___ SUPPLIED MATERIAL ___

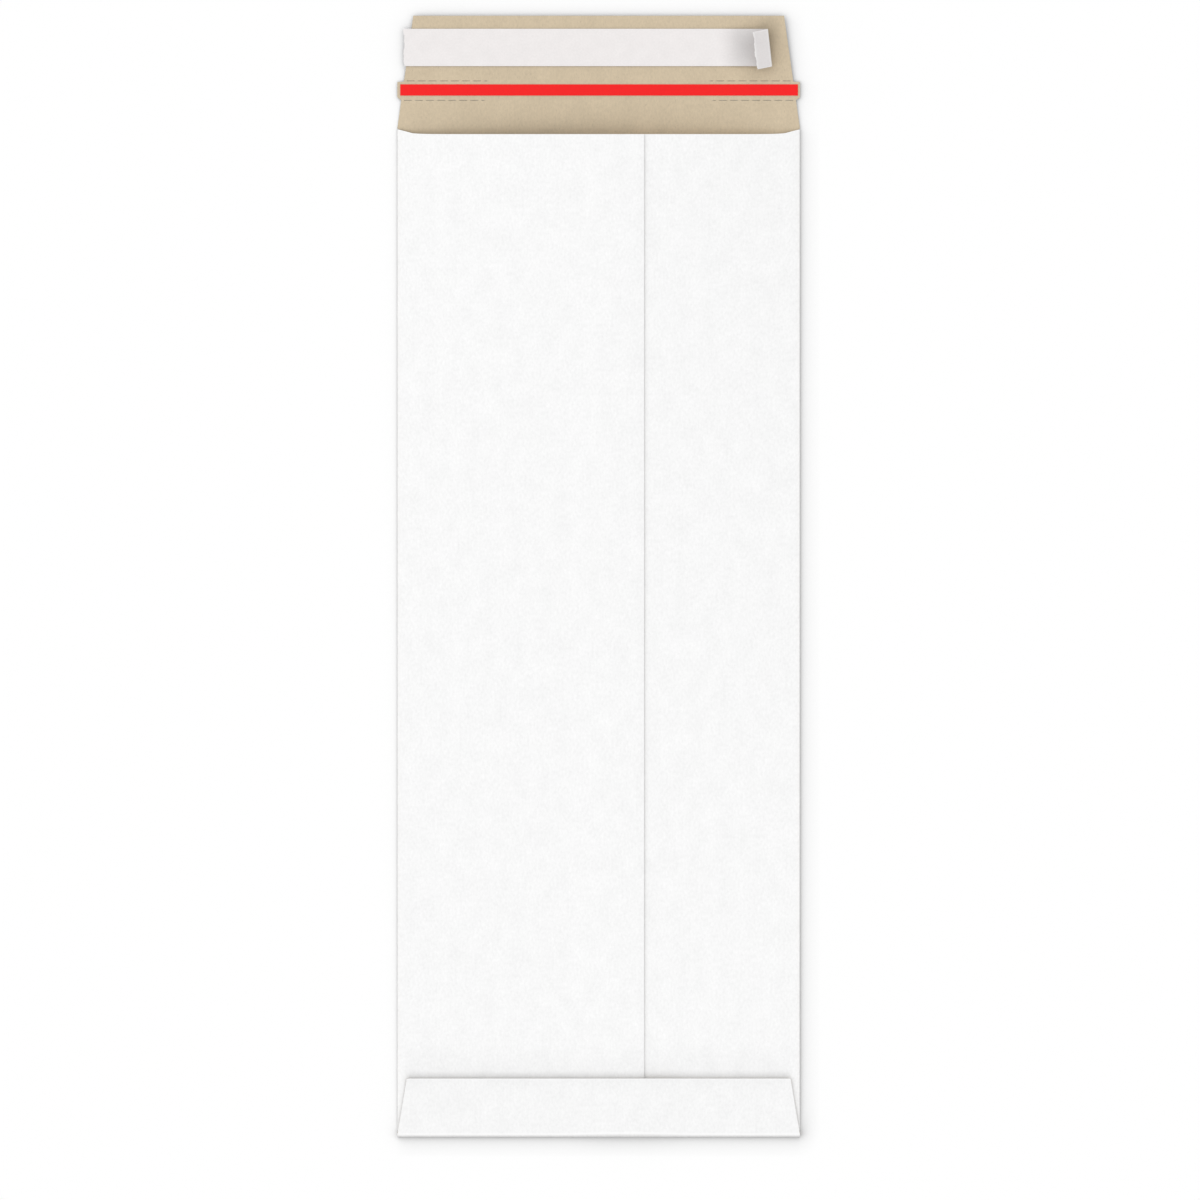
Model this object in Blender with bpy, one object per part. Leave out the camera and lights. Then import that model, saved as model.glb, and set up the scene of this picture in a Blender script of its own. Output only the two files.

___
___ SUPPLIED MATERIAL ___

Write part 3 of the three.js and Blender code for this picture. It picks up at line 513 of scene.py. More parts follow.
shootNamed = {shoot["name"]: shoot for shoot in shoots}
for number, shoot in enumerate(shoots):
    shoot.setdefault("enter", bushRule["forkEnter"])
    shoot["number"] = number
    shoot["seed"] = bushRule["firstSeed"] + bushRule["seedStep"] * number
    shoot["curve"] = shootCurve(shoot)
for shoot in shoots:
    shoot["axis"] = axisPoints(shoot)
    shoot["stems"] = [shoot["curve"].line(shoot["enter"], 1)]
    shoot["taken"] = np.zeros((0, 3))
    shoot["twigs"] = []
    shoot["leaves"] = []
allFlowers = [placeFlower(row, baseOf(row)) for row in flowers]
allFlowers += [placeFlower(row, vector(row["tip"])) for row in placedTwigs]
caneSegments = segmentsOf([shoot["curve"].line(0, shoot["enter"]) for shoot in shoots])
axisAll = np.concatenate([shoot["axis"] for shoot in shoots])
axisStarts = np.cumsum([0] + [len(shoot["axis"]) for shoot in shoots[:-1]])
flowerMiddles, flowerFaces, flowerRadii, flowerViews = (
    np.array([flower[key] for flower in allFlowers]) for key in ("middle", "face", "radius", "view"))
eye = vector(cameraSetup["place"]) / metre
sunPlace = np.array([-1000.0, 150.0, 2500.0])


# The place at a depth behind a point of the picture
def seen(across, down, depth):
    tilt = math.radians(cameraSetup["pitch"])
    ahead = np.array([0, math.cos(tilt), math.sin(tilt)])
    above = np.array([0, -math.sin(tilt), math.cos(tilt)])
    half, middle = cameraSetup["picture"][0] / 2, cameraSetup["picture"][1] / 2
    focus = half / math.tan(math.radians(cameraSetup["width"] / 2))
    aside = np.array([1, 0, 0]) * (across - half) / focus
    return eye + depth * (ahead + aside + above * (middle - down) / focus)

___

DESCRIPTION OF THE TASK: In the listing, find every line containing the word "part" and list it.

FINISHED EXERCISE:
Model this object in Blender with bpy, one object per part. Leave out the camera and lights. Then import that model, saved as model.glb, and set up the scene of this picture in a Blender script of its own. Output only the two files.
Write part 3 of the three.js and Blender code for this picture. It picks up at line 513 of scene.py. More parts follow.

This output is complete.